Susan Wicks’s first collection of poems, Singing Underwater (Faber, 1992), won the Aldeburgh Poetry Festival Prize and her second, Open Diagnosis (Faber, 1994), was one of the Poetry Society’s New Generation Poets titles. The Clever Daughter (1996) was a Poetry Book Society Choice and shortlisted for both T.S. Eliot and Forward Prizes. Lace, a pamphlet collaboration with visual artist, Elisabeth Clayman, was published by Stonewood Press in 2015. A seventh collection, The Months, forthcoming in June 2016, is also a PBS Recommendation.

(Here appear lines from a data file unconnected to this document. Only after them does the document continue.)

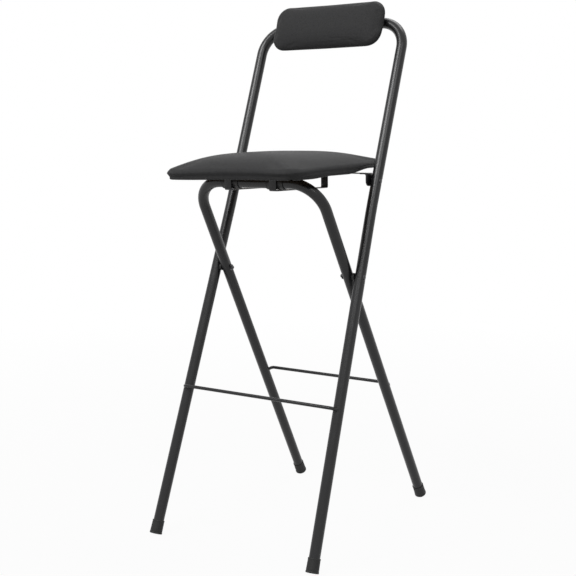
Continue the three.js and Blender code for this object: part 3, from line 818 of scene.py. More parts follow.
def back_tube():
    foot = CAP_FLOOR + GAP - BACK_SOLE
    bow = (bpy.context.scene.stool_sizes.bow_bend / MM, BOW_STEPS)
    splay = (SPLAY_BEND_R, SPLAY_STEPS)
    corners = [
        (-back_half(foot), foot),
        (-BACK_HALF, SPLAY_UP),
        (-BACK_HALF, BOW_UP),
        (BACK_HALF, BOW_UP),
        (BACK_HALF, SPLAY_UP),
        (back_half(foot), foot),
    ]
    piece = draw_bar("back_tube", TUBE_R * MM, TUBE_SIDES, corners, [splay, bow, bow, splay], True)
    press_rivet_seat(0, back_half(0) + TUBE_R, RIVET_DIMPLE)
    press_rivet_seat(HINGE_UP, BACK_HALF + TUBE_R, RIVET_DIMPLE)
    wall_tube(piece, BACK, "back_frame", "back_frame_tube")


def rear_tube():
    foot = CAP_FLOOR + GAP - REAR_SOLE
    bend = (bpy.context.scene.stool_sizes.cross_bend / MM, CROSS_STEPS)
    corners = [
        (-rear_half(foot), foot),
        (-rear_half(CROSS_UP), CROSS_UP),
        (rear_half(CROSS_UP), CROSS_UP),
        (rear_half(foot), foot),
    ]
    piece = draw_bar("rear_tube", TUBE_R * MM, TUBE_SIDES, corners, [bend, bend], True)
    press_rivet_seat(0, TUBE_R - REAR_HALF, WASHER_FLAT, WASHER_FLAT_HALF, WASHER_FLAT_RAMP)
    wall_tube(piece, REAR, "rear_frame", "rear_frame_tube")


def footrest(name, half, face, place, body, node):
    """A rod across a frame, its ends turned into the tubes' faces, with a weld bead at each end."""
    radius = bpy.context.scene.stool_sizes.rod_radius
    end, out = face * ROD_END, face * ROD_OUT
    piece = draw_bar(
        name,
        radius,
        ROD_SIDES,
        [(-half, end), (-half, out), (half, out), (half, end)],
        [(ROD_BEND_R, ROD_STEPS)] * 2,
    )
    close_mesh()
    settle(piece, place @ turned(-math.pi / 2, "X"), body, "coated_steel", finish("steel"), node)
    r = radius / MM
    profile = [
        (r - 0.3, -2.6), (r + 2.7, -2.6), (r + 2.6, -1.7), (r + 1.7, -0.6), (r + 0.9, 0.4),
        (r + 0.5, 1.5), (r - 0.3, 1.9), (r - 0.3, -2.6),
    ]
    for side_name, side in SIDES:
        bead = spin_profile(f"{name}_weld_{side_name}", profile)
        elsewhere = Vector((side * 7, face * 3, 0))
        for vertex in bead.data.vertices:
            lump = noise.noise(vertex.co / MM * WELD_LUMPS_PER_MM + elsewhere)
            vertex.co += vertex.co.normalized() * lump * WELD_LUMP * MM
        at = place @ shifted(side * half, face * TUBE_R, 0) @ turned(-face * math.pi / 2, "X")
        settle(bead, at, body, "coated_steel", finish("steel"))


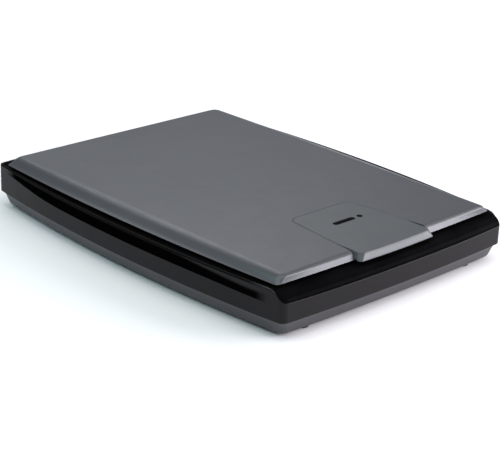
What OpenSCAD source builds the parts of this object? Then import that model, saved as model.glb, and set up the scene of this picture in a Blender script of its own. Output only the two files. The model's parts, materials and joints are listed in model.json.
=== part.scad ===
// Flatbed scanner with a lift-up lid, in millimetres.
// The origin is on the table under the middle of the body. +Y points to the rear hinge, +Z up.

/* [Body] */
// Half width of the casing at its corners
casing_hx = 129.25; // [128:0.25:131]
// Half length of the casing at its corners
casing_hy = 182; // [181.5:0.25:183]
// How far each long side bows out at its middle
side_bow = 10.75; // [9:0.25:12]
// How far each short side bows out at its middle
end_bow = 3.5; // [3:0.25:5]
// Plan radius of the casing's corners
casing_r = 6; // [5:0.5:8]
// Wall of the casing at its corners
casing_wall = 2.4; // [2:0.1:2.6]

/* [Levels] */
// Height of the feet under the tray
foot_h = 2; // [1.5:0.25:2.5]
// Top of the tray, where the casing starts
seam_z = 14.8; // [14.5:0.1:15.2]
// Top of the casing's front wall
front_z = 30.6; // [30:0.1:31]
// Top of the casing's side rails
rail_z = 39.7; // [39.5:0.1:40.2]
// Top of the black bezel
bezel_z = 39; // [38.8:0.1:39.4]
// Top of the glass
glass_z = 37.5; // [37.3:0.1:37.6]
// Lower edge of the lid
lid_edge_z = 41.6; // [41.4:0.1:42]
// Top of the lid
lid_top_z = 47.5; // [47.2:0.1:48]

/* [Scanning bed] */
// Width of the window for an A4 sheet
window_w = 220; // [217:1:220]
// Length of the window for an A4 sheet
window_l = 301; // [299:1:301]
// Middle of the window along the body
window_y = -12.5; // [-13:0.5:-12]
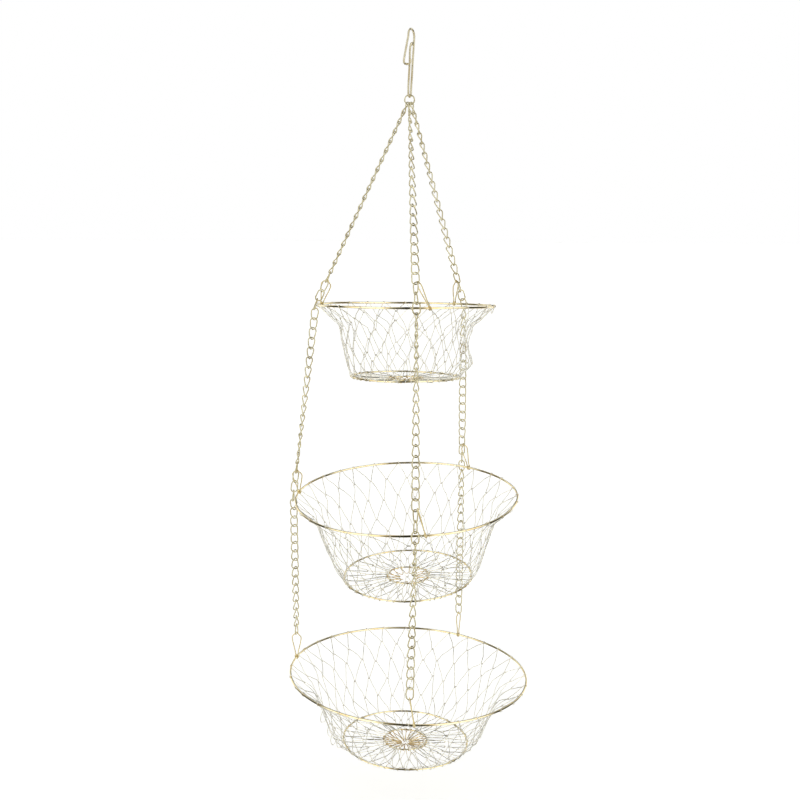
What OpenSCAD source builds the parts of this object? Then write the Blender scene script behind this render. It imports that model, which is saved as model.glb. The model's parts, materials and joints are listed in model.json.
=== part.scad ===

She has also published three novels, The Key (Faber, 1997), Little Thing (Faber, 1998) and A Place to Stop (Salt, 2012), a short memoir, Driving My Father (Faber, 1995), and a collection of short fiction, Roll Up for the Arabian Derby (Bluechrome, 2008). Her two book-length translations of the French poet Valérie Rouzeau have between them won the Scott Moncrieff Prize and the Oxford-Weidenfeld Prize, and been shortlisted for the Popescu Prize and the International Griffin Prize for Poetry.
She taught for a number of years for the University of Kent, where she became Director of the Centre for Creative Writing. She lives in West Kent, and is married, with two adult daughters.